Supplied records:
*****

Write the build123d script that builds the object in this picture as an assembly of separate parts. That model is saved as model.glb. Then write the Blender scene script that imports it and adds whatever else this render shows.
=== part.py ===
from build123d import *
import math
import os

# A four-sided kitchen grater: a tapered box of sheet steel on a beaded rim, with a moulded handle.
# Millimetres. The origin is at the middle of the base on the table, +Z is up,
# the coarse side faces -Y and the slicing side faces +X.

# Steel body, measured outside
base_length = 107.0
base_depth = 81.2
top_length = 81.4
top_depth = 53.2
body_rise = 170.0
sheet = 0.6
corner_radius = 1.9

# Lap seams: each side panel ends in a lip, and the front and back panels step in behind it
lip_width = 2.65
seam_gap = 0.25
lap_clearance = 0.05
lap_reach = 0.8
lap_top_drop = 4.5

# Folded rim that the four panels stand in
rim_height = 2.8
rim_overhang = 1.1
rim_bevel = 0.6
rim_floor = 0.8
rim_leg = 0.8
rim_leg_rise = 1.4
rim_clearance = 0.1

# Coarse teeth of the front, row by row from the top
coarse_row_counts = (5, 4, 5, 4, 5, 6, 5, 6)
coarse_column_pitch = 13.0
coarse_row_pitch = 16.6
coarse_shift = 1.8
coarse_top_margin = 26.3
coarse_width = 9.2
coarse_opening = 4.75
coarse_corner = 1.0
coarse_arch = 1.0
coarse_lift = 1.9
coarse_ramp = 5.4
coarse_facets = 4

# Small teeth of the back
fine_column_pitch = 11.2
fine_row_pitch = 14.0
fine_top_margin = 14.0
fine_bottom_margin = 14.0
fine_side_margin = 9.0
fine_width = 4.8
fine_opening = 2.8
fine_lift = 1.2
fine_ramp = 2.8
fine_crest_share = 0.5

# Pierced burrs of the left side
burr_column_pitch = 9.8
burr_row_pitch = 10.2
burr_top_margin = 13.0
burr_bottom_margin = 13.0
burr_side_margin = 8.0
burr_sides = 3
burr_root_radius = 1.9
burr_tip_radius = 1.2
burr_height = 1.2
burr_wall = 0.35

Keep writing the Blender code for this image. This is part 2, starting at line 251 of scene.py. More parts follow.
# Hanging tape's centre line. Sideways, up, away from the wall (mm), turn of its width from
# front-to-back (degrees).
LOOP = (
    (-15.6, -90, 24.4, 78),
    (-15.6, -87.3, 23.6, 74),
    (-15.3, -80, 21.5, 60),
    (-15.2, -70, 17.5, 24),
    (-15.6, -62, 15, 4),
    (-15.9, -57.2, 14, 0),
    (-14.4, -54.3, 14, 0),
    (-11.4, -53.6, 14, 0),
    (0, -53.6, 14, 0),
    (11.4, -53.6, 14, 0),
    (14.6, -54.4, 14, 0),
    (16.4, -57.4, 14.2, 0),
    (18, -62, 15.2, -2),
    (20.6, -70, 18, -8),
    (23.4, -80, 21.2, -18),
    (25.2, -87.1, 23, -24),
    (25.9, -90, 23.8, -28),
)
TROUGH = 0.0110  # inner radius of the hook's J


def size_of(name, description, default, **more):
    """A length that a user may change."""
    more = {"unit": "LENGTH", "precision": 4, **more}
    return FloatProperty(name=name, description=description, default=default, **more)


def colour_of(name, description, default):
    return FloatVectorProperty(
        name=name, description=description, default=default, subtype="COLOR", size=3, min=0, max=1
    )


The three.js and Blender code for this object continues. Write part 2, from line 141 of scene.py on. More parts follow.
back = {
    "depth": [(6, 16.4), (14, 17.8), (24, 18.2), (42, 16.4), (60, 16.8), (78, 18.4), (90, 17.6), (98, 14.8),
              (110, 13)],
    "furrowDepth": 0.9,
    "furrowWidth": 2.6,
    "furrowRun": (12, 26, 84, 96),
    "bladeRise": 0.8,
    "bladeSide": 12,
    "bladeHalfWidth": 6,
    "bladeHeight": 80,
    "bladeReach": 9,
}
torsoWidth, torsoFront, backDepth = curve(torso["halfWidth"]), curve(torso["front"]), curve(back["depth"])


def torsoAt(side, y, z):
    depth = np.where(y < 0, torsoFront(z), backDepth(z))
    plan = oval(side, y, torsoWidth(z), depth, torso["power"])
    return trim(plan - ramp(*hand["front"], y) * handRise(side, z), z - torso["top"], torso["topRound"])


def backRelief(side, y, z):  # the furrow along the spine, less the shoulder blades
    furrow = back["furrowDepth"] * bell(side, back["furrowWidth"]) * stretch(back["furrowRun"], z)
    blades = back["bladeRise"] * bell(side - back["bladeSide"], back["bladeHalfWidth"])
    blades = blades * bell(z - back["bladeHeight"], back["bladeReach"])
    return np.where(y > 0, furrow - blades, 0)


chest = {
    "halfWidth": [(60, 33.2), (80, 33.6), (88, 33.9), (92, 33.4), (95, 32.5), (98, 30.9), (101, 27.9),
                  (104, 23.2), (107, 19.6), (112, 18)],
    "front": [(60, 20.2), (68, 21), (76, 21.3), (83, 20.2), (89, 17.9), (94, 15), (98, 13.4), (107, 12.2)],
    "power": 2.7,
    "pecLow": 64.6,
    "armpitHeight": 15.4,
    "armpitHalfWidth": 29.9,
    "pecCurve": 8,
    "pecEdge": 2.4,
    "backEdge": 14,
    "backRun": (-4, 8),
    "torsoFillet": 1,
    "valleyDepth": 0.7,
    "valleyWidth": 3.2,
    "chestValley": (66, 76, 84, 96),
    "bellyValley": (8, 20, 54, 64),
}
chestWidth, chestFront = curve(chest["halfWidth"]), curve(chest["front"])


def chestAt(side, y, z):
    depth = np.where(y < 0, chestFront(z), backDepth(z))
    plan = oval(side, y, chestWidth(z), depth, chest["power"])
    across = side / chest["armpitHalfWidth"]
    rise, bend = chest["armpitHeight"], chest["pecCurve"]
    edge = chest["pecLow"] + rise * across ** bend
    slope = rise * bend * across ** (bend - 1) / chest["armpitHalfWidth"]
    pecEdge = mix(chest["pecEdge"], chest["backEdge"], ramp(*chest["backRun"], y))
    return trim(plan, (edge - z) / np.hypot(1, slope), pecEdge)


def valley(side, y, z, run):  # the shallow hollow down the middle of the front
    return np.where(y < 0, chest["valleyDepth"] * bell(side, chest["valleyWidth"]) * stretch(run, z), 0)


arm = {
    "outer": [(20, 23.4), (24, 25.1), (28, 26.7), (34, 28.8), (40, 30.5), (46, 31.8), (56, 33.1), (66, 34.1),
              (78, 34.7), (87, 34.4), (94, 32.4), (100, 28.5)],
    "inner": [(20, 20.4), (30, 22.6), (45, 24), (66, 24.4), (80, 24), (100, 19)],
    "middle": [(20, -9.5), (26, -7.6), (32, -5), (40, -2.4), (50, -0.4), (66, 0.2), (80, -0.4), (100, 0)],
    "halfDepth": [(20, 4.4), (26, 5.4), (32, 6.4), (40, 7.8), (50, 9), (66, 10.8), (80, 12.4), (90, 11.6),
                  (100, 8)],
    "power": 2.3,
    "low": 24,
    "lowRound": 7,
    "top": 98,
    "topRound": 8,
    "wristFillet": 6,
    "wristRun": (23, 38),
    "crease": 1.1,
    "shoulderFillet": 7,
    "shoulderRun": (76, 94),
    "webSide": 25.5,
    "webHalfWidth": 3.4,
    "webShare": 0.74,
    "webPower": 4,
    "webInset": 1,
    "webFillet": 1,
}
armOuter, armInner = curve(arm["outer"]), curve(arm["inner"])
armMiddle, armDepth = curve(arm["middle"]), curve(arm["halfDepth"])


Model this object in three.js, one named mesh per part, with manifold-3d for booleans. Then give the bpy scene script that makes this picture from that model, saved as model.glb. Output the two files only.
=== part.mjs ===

*****

Task details: In the entries above, find each line with the word "code" and show it.

Output of the task:
Keep writing the Blender code for this image. This is part 2, starting at line 251 of scene.py. More parts follow.
The three.js and Blender code for this object continues. Write part 2, from line 141 of scene.py on. More parts follow.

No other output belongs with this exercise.